> **Exercise objective**: Repeat the listing in full. Nothing may be added or left out.

> **Data section**:
+ + + + + + +

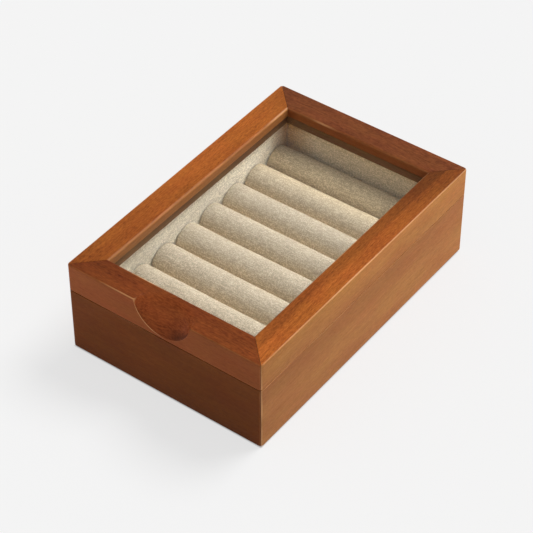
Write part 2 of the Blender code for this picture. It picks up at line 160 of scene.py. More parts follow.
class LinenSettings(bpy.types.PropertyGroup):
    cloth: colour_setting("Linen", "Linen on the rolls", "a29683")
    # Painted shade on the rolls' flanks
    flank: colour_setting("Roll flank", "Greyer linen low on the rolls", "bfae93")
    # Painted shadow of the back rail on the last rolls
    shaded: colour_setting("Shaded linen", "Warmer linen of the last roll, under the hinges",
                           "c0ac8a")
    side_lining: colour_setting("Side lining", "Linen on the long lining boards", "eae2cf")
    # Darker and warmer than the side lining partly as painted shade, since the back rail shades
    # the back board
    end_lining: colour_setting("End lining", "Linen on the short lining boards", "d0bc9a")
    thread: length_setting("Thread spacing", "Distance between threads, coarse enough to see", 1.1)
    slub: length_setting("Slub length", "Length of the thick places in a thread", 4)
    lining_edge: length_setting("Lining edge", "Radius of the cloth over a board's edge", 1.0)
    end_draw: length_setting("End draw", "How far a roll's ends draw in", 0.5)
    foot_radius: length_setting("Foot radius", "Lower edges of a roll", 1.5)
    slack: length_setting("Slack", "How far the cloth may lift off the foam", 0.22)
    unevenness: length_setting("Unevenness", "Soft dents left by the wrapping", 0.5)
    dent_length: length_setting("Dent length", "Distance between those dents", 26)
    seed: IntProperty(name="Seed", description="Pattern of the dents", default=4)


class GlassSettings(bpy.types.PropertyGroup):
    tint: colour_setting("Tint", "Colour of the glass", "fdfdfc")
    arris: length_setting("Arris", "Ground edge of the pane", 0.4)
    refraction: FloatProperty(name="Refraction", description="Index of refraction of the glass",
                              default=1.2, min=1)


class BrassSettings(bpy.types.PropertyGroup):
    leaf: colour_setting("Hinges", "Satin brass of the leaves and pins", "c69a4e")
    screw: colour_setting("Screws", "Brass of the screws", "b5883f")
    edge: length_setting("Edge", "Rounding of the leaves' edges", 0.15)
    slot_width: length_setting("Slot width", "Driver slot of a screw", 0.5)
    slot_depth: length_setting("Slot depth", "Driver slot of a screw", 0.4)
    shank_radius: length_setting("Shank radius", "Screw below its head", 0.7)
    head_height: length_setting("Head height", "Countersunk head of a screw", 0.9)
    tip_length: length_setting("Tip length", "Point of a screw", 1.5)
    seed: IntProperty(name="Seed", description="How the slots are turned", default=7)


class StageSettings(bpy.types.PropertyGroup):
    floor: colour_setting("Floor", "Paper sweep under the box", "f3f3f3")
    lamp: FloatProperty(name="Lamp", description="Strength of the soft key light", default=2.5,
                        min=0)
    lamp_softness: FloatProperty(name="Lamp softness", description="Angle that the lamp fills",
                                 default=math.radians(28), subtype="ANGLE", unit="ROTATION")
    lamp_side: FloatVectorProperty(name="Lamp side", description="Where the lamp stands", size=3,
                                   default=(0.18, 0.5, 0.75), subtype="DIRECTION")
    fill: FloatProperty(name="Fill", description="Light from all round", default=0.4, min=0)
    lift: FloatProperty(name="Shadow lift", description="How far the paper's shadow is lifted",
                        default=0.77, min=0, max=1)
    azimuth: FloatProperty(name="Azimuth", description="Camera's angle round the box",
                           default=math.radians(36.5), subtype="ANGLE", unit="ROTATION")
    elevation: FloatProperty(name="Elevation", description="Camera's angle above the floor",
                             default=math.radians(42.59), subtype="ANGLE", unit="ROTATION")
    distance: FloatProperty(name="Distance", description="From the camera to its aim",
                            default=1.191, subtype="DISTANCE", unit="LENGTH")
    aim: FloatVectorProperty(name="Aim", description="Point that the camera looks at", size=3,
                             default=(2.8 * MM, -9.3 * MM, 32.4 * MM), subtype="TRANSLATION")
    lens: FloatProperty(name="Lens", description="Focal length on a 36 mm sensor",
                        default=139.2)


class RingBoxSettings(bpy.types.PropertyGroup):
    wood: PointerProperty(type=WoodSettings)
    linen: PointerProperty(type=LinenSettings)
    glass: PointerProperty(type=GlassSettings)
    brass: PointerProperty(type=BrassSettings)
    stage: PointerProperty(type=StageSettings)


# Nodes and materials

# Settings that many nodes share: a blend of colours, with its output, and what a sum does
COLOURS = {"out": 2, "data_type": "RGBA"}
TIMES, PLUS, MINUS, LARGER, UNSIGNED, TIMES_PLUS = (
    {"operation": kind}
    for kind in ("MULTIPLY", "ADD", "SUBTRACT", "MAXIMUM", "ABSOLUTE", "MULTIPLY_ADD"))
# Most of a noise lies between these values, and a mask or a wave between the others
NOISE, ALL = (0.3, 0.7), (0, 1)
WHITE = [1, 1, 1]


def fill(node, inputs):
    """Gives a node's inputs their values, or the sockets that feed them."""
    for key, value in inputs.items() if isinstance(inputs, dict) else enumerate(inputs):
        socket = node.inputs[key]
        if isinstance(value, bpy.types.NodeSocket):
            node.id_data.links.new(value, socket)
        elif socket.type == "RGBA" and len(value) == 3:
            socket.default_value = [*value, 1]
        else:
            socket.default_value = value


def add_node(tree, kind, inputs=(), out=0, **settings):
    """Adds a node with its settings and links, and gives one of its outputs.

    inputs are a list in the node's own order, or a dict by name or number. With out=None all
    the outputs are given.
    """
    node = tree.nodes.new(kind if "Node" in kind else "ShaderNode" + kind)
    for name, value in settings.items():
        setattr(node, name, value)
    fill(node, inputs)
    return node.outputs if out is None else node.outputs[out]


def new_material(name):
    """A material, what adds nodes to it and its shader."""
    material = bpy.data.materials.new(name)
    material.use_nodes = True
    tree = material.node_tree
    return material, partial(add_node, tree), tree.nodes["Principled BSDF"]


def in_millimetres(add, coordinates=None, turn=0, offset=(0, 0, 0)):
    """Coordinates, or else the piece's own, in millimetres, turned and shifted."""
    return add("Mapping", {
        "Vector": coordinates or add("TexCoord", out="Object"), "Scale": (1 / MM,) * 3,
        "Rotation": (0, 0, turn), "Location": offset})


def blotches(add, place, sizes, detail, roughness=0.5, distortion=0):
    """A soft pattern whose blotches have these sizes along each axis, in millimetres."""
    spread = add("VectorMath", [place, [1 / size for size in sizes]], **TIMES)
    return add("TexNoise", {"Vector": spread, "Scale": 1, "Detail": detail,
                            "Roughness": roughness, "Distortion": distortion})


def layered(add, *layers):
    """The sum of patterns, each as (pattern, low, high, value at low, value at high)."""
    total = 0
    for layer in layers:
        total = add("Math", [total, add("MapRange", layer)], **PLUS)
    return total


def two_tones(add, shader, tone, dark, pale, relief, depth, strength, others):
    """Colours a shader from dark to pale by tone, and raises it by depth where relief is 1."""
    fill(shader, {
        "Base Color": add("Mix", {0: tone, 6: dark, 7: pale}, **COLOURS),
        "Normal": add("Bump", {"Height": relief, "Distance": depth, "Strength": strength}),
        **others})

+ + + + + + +

> **Solution**:
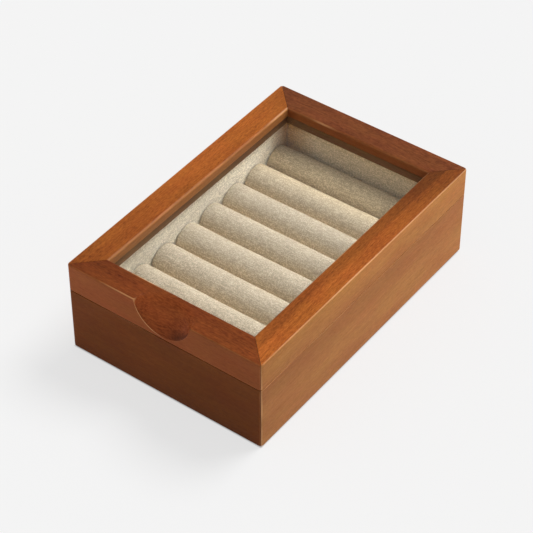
Write part 2 of the Blender code for this picture. It picks up at line 160 of scene.py. More parts follow.
class LinenSettings(bpy.types.PropertyGroup):
    cloth: colour_setting("Linen", "Linen on the rolls", "a29683")
    # Painted shade on the rolls' flanks
    flank: colour_setting("Roll flank", "Greyer linen low on the rolls", "bfae93")
    # Painted shadow of the back rail on the last rolls
    shaded: colour_setting("Shaded linen", "Warmer linen of the last roll, under the hinges",
                           "c0ac8a")
    side_lining: colour_setting("Side lining", "Linen on the long lining boards", "eae2cf")
    # Darker and warmer than the side lining partly as painted shade, since the back rail shades
    # the back board
    end_lining: colour_setting("End lining", "Linen on the short lining boards", "d0bc9a")
    thread: length_setting("Thread spacing", "Distance between threads, coarse enough to see", 1.1)
    slub: length_setting("Slub length", "Length of the thick places in a thread", 4)
    lining_edge: length_setting("Lining edge", "Radius of the cloth over a board's edge", 1.0)
    end_draw: length_setting("End draw", "How far a roll's ends draw in", 0.5)
    foot_radius: length_setting("Foot radius", "Lower edges of a roll", 1.5)
    slack: length_setting("Slack", "How far the cloth may lift off the foam", 0.22)
    unevenness: length_setting("Unevenness", "Soft dents left by the wrapping", 0.5)
    dent_length: length_setting("Dent length", "Distance between those dents", 26)
    seed: IntProperty(name="Seed", description="Pattern of the dents", default=4)


class GlassSettings(bpy.types.PropertyGroup):
    tint: colour_setting("Tint", "Colour of the glass", "fdfdfc")
    arris: length_setting("Arris", "Ground edge of the pane", 0.4)
    refraction: FloatProperty(name="Refraction", description="Index of refraction of the glass",
                              default=1.2, min=1)


class BrassSettings(bpy.types.PropertyGroup):
    leaf: colour_setting("Hinges", "Satin brass of the leaves and pins", "c69a4e")
    screw: colour_setting("Screws", "Brass of the screws", "b5883f")
    edge: length_setting("Edge", "Rounding of the leaves' edges", 0.15)
    slot_width: length_setting("Slot width", "Driver slot of a screw", 0.5)
    slot_depth: length_setting("Slot depth", "Driver slot of a screw", 0.4)
    shank_radius: length_setting("Shank radius", "Screw below its head", 0.7)
    head_height: length_setting("Head height", "Countersunk head of a screw", 0.9)
    tip_length: length_setting("Tip length", "Point of a screw", 1.5)
    seed: IntProperty(name="Seed", description="How the slots are turned", default=7)


class StageSettings(bpy.types.PropertyGroup):
    floor: colour_setting("Floor", "Paper sweep under the box", "f3f3f3")
    lamp: FloatProperty(name="Lamp", description="Strength of the soft key light", default=2.5,
                        min=0)
    lamp_softness: FloatProperty(name="Lamp softness", description="Angle that the lamp fills",
                                 default=math.radians(28), subtype="ANGLE", unit="ROTATION")
    lamp_side: FloatVectorProperty(name="Lamp side", description="Where the lamp stands", size=3,
                                   default=(0.18, 0.5, 0.75), subtype="DIRECTION")
    fill: FloatProperty(name="Fill", description="Light from all round", default=0.4, min=0)
    lift: FloatProperty(name="Shadow lift", description="How far the paper's shadow is lifted",
                        default=0.77, min=0, max=1)
    azimuth: FloatProperty(name="Azimuth", description="Camera's angle round the box",
                           default=math.radians(36.5), subtype="ANGLE", unit="ROTATION")
    elevation: FloatProperty(name="Elevation", description="Camera's angle above the floor",
                             default=math.radians(42.59), subtype="ANGLE", unit="ROTATION")
    distance: FloatProperty(name="Distance", description="From the camera to its aim",
                            default=1.191, subtype="DISTANCE", unit="LENGTH")
    aim: FloatVectorProperty(name="Aim", description="Point that the camera looks at", size=3,
                             default=(2.8 * MM, -9.3 * MM, 32.4 * MM), subtype="TRANSLATION")
    lens: FloatProperty(name="Lens", description="Focal length on a 36 mm sensor",
                        default=139.2)


class RingBoxSettings(bpy.types.PropertyGroup):
    wood: PointerProperty(type=WoodSettings)
    linen: PointerProperty(type=LinenSettings)
    glass: PointerProperty(type=GlassSettings)
    brass: PointerProperty(type=BrassSettings)
    stage: PointerProperty(type=StageSettings)


# Nodes and materials

# Settings that many nodes share: a blend of colours, with its output, and what a sum does
COLOURS = {"out": 2, "data_type": "RGBA"}
TIMES, PLUS, MINUS, LARGER, UNSIGNED, TIMES_PLUS = (
    {"operation": kind}
    for kind in ("MULTIPLY", "ADD", "SUBTRACT", "MAXIMUM", "ABSOLUTE", "MULTIPLY_ADD"))
# Most of a noise lies between these values, and a mask or a wave between the others
NOISE, ALL = (0.3, 0.7), (0, 1)
WHITE = [1, 1, 1]


def fill(node, inputs):
    """Gives a node's inputs their values, or the sockets that feed them."""
    for key, value in inputs.items() if isinstance(inputs, dict) else enumerate(inputs):
        socket = node.inputs[key]
        if isinstance(value, bpy.types.NodeSocket):
            node.id_data.links.new(value, socket)
        elif socket.type == "RGBA" and len(value) == 3:
            socket.default_value = [*value, 1]
        else:
            socket.default_value = value


def add_node(tree, kind, inputs=(), out=0, **settings):
    """Adds a node with its settings and links, and gives one of its outputs.

    inputs are a list in the node's own order, or a dict by name or number. With out=None all
    the outputs are given.
    """
    node = tree.nodes.new(kind if "Node" in kind else "ShaderNode" + kind)
    for name, value in settings.items():
        setattr(node, name, value)
    fill(node, inputs)
    return node.outputs if out is None else node.outputs[out]


def new_material(name):
    """A material, what adds nodes to it and its shader."""
    material = bpy.data.materials.new(name)
    material.use_nodes = True
    tree = material.node_tree
    return material, partial(add_node, tree), tree.nodes["Principled BSDF"]


def in_millimetres(add, coordinates=None, turn=0, offset=(0, 0, 0)):
    """Coordinates, or else the piece's own, in millimetres, turned and shifted."""
    return add("Mapping", {
        "Vector": coordinates or add("TexCoord", out="Object"), "Scale": (1 / MM,) * 3,
        "Rotation": (0, 0, turn), "Location": offset})


def blotches(add, place, sizes, detail, roughness=0.5, distortion=0):
    """A soft pattern whose blotches have these sizes along each axis, in millimetres."""
    spread = add("VectorMath", [place, [1 / size for size in sizes]], **TIMES)
    return add("TexNoise", {"Vector": spread, "Scale": 1, "Detail": detail,
                            "Roughness": roughness, "Distortion": distortion})


def layered(add, *layers):
    """The sum of patterns, each as (pattern, low, high, value at low, value at high)."""
    total = 0
    for layer in layers:
        total = add("Math", [total, add("MapRange", layer)], **PLUS)
    return total


def two_tones(add, shader, tone, dark, pale, relief, depth, strength, others):
    """Colours a shader from dark to pale by tone, and raises it by depth where relief is 1."""
    fill(shader, {
        "Base Color": add("Mix", {0: tone, 6: dark, 7: pale}, **COLOURS),
        "Normal": add("Bump", {"Height": relief, "Distance": depth, "Strength": strength}),
        **others})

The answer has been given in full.